The other day in response to a reader query about sovereign wealth funds, I made this statement: "Those dollars will eventually come home to buy US assets. A piece of Pfizer, Citigroup, Goldman Sachs, Exxon Mobile. How exactly does that cause "inflation"? "

Bonnie Writes:
I am curious how this would NOT cause inflation? New stock market bubble; expansion of P/E multiples; 401k becoming 801k; CNBC/FOX having a party, declaring victory for American capitalism; banks' balance sheets improve somewhat; US investors feel wealthier on their stock portfolios and begin spending; Wall Street is looking up and Manhattan condo market stabilizes. The Concoran Group runs a full-page add in New York Sun "We just saw proof that Manhattan real estate never goes down significantly for extended period of time"

Repatriation of huge amounts of foreign held dollars that will flow into US stocks will create a huge expansion of money and credit, i.e. a bubble, i.e. inflation, almost by definition.

What am I missing?
Bonnie,

Let's start with the "Manhattan real estate never goes down significantly for extended period of time" theory. Two years ago the same "proof" was offered about real estate in the US in general. Since then trillions of dollars of fake wealth have been wiped off the books, and Citigroup (C), Merrill Lynch (MER), Lehman Brothers (LEH), all needed capital to keep lending.

Did those capital infusions reignite lending? Look at point number two above under "Fed Fed Will Save The Day Actual Results" for your answer.

Did those capital infusions reignite the stock market? Pull up a chart of the stock market an take a look.

Is Citigroup lending after two bailouts?
Would it be lending if China Bought the whole freaking bank? (The deal would never be approved so we have to talk in theory).

The answers to the above questions are
1) no
2) no

If China bought all of Exxon Mobil (XOM) would that cause Citigroup or Bank of America (BAC) to want to lend?

No again. XOM is not in the housing business and Citigroup is too capital impaired.

Would it push XOM higher?
Perhaps initially but it would then settle back to market price quickly.

There is no reason for banks to lend and there would still be no reason for banks to regardless of what capital infusion pour in. We do not need any more strip malls, grocery stores, nail salons, pizza huts, houses or anything else.

And with jobs going into the toilet we actually need less of all of those.

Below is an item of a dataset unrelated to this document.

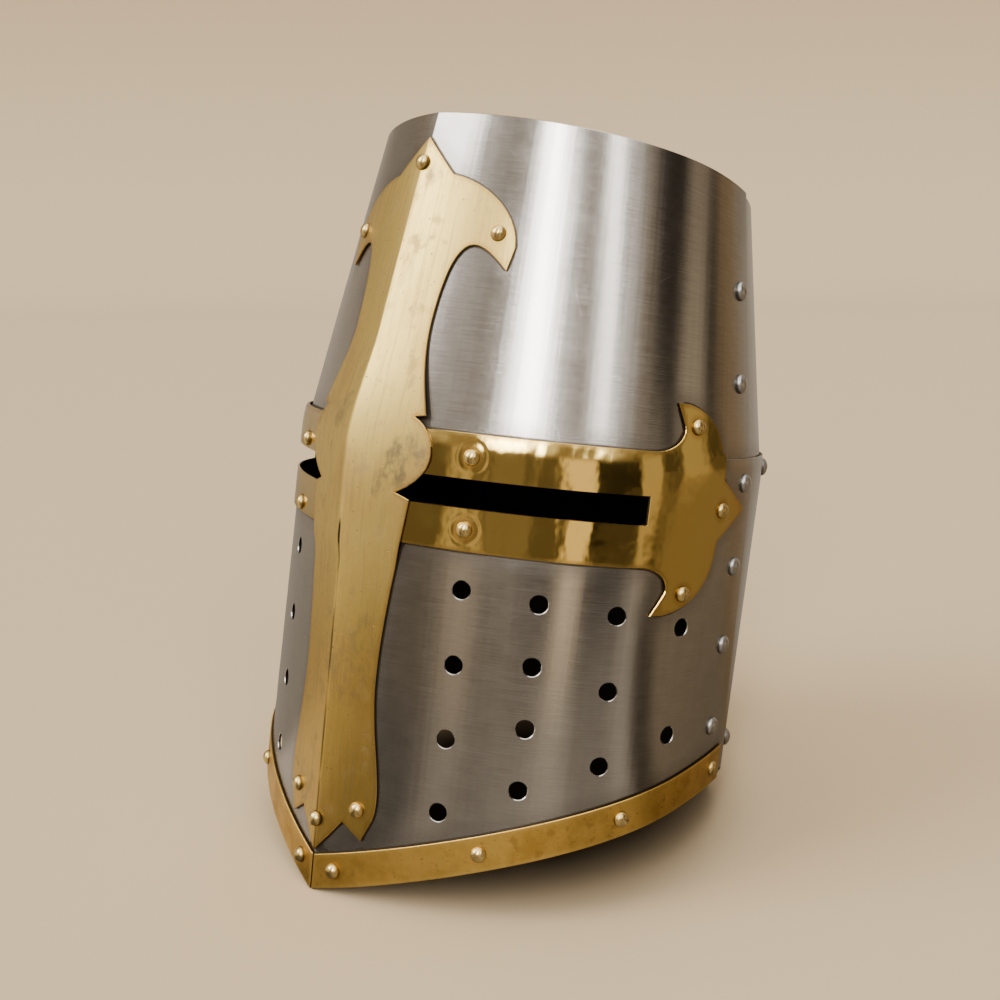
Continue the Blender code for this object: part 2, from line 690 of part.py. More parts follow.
def arms():
    """Both arms, each with its sight cut through and its upper hook lying on the brow plate."""
    edges = (SEAM_Z + 2 * GAP, SEAM_Z + 2 * GAP + STEP_RUN)
    depths = (BRASS_ON_FACE, BRASS_ON_BROW)

    def inner(z):
        return float(np.interp(z, edges, depths))

    left = ridge_points(arm_outline())
    sight = ring(SIGHT_START, SIGHT_END, SIGHT_Z - SIGHT_HALF, SIGHT_Z + SIGHT_HALF)
    for side, outline, slot in (("left", left, sight), ("right", flip(left), flip(sight))):
        holes = [*rivet_holes(outline, BRASS_ON_BROW, ON_FACE), slot]
        bent_sheet(f"cross_arm_{side}", polished_brass, outline, BRASS, inner, holes, edges)


def rim_bands():
    """Two bands along the front of the rim, which meet at the ridge."""
    low = rim_run(0.5 * GAP, BAND_END)
    left = low + [(s, z + BAND_HEIGHT) for s, z in reversed(low)]
    for side, outline in (("left", left), ("right", flip(left))):
        holes = rivet_holes(outline, BRASS_ON_FACE, ON_FACE)
        bent_sheet(f"rim_band_{side}", aged_brass, outline, BRASS, level(BRASS_ON_FACE), holes)


def rivet_object(rivet):
    """A domed head, a shank through every sheet, and a tail hammered flat inside."""
    s = form.from_ridge(rivet.u, rivet.z)
    axis = form.outward(s, rivet.z)
    seat = form.place(s, rivet.z, rivet.outer)
    depth = (seat - form.place(s, rivet.z, rivet.inner)).length
    under = -depth - (RIDGE_SEAT if rivet.u == 0.0 else SEAT)
    if rivet.metal == "brass":
        radius, height, material = HEAD_RADIUS, HEAD_HEIGHT, brass_rivet
    else:
        radius, height, material = STEEL_HEAD_RADIUS, STEEL_HEAD_HEIGHT, steel_rivet
    profile = (
        (0.0, SEAT + height),
        (DOME_SHOULDER * radius, SEAT + DOME_SHOULDER * height),
        (radius, SEAT),
        (SHANK_RADIUS, SEAT),
        (SHANK_RADIUS, under),
        (TAIL_RADIUS, under),
        (0.0, under - TAIL_HEIGHT),
    )
    mesh = bmesh.new()
    corners = [mesh.verts.new((r, 0.0, h)) for r, h in profile]
    lines = [mesh.edges.new(corners[i : i + 2]) for i in range(len(corners) - 1)]
    bmesh.ops.spin(
        mesh,
        geom=corners + lines,
        cent=(0.0, 0.0, 0.0),
        axis=(0.0, 0.0, 1.0),
        steps=RIVET_SIDES,
        angle=2 * math.pi,
    )
    bmesh.ops.remove_doubles(mesh, verts=mesh.verts[:], dist=WELD)
    face_out(mesh)
    piece = add_object(rivet.name, mesh, material)
    piece.rotation_euler = axis.to_track_quat("Z", "Y").to_euler()
    piece.location = seat


crown_plate()
brow_plate()
face_plate()
upper_back_plate()
lower_back_plate()
upright()
arms()
rim_bands()
for each in RIVETS:
    rivet_object(each)

# The helm leans back on the tip of its chin and the back of its rim, with its lowest point on the
# ground and the middle of its length over the origin
lean = bpy.data.objects.new("helm_lean", None)
bpy.context.scene.collection.objects.link(lean)
lean.rotation_euler = (-LEAN, 0.0, 0.0)
pieces = [item for item in bpy.context.scene.objects if item.type == "MESH"]
for piece in pieces:
    piece.parent = lean
bpy.context.view_layer.update()
corners = [piece.matrix_world @ vert.co for piece in pieces for vert in piece.data.vertices]
front_end = min(corner.y for corner in corners)
back_end = max(corner.y for corner in corners)
lean.location = (0.0, -0.5 * (front_end + back_end), -min(corner.z for corner in corners))
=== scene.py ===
# Great helm of riveted steel sheet with a brass cross: the finished surfaces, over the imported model.
import json
import math
from collections import namedtuple

import bmesh
import bpy
import numpy as np
from mathutils import Matrix, Vector
from mathutils.geometry import interpolate_bezier


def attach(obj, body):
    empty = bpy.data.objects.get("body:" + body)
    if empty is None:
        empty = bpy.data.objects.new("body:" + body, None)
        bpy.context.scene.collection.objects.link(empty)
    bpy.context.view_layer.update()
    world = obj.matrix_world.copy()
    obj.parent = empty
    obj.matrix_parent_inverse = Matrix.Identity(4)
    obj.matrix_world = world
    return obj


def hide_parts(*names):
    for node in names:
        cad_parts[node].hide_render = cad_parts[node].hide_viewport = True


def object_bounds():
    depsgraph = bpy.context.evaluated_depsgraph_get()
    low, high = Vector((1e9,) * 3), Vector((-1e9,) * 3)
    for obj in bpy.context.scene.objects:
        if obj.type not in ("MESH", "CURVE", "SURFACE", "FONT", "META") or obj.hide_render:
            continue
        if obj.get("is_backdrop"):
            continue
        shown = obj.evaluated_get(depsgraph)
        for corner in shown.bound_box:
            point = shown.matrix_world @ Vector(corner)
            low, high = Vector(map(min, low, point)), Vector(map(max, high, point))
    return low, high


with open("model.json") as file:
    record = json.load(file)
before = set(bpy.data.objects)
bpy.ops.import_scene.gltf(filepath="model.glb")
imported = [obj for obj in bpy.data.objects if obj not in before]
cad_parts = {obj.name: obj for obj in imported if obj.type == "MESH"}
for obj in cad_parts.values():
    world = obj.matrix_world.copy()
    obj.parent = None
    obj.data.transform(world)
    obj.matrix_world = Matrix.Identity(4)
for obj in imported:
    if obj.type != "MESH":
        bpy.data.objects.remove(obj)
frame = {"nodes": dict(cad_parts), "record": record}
cad_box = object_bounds()

# Brow plate: the upper front, one sheet of steel folded along the ridge and bent round the sides.
# Its edges are filed, its lower edge goes down behind the face plate, and rivets hold the laps.
# All the helm's sheets are cut flat, drilled, and bent over one form, worked out here.
HALF_WIDTH = 0.108
DEPTH = 0.217
CROWN_RISE = 0.1227
CROWN_TILT = -0.177
CHIN_DROP = 0.1912
RIDGE_FOLD = 0.0003
BROW_FOLD = 0.003
Section = namedtuple("Section", "width front widest back keel nose cheek nape_side nape_back")
CROWN = Section(0.803, 0.267, 0.103, 0.503, 0.10, 0.504, 0.526, 0.570, 0.559)
BROW = Section(1.000, 0.413, 0.035, 0.587, 0.29, 0.512, 0.527, 0.556, 0.550)
RIM = Section(0.985, 0.425, 0.006, 0.576, 0.22, 0.528, 0.598, 0.533, 0.540)

# The helm leans back as it stands: its crown's place and axis in the frame say how far
CROWN_SPOT = Vector((0.0, 0.0187196, 0.1179271))
CROWN_INSET = 0.0015
crown_mount = frame["record"]["mounts"][0]
crown_axis = Vector(crown_mount["axis"])
LEAN = math.atan2(crown_axis.y, crown_axis.z) - math.atan(-CROWN_TILT * (1 - CROWN_INSET / CROWN_RISE))
stand = Matrix.Rotation(-LEAN, 4, "X")
stand.translation = Vector(crown_mount["pos_m"]) - stand @ CROWN_SPOT
turn = np.array(stand.to_3x3())
shift = np.array(stand.translation)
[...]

This notion that sovereign wealth funds can bail out the US is potty. It falls flat for many reasons, but the biggest one is that it does not create any jobs.

Walking Away

People are walking away from houses for two reasons
  • Some because they can afford them but don't want them
  • Others because they have to
Bernanke will not succeed at containing that sentiment change. The Fed can only exaggerate the current trend it cannot change the trend.

Points of Failure

  • Banks are unable or unwilling to extend credit
  • Consumers and businesses are unable or unwilling to borrow
We are seeing both sides of this equation now, unwillingness to lend and unwillingness to borrow.

Sovereign wealth funds do not change this picture. One reason is rampant overcapacity and the second reason is jobs. US consumers are cash strapped. Unemployment is raising dramatically and is poised to go way higher. The recession has just begun. Consumers out of money cannot spend. More houses will be turned over to banks. I am looking for $500 billion worth of capital impairments on residential and commercial real estate. I could be way off on the low side.

Even if sovereign wealth funds covered every penny of existing and future capital impairments, not a single job is created in the process! For that reason alone the sovereign wealth fund theory will fail. Any proposed bailout of the monolines will fail for the same reason. The party is over even though hope lingers on.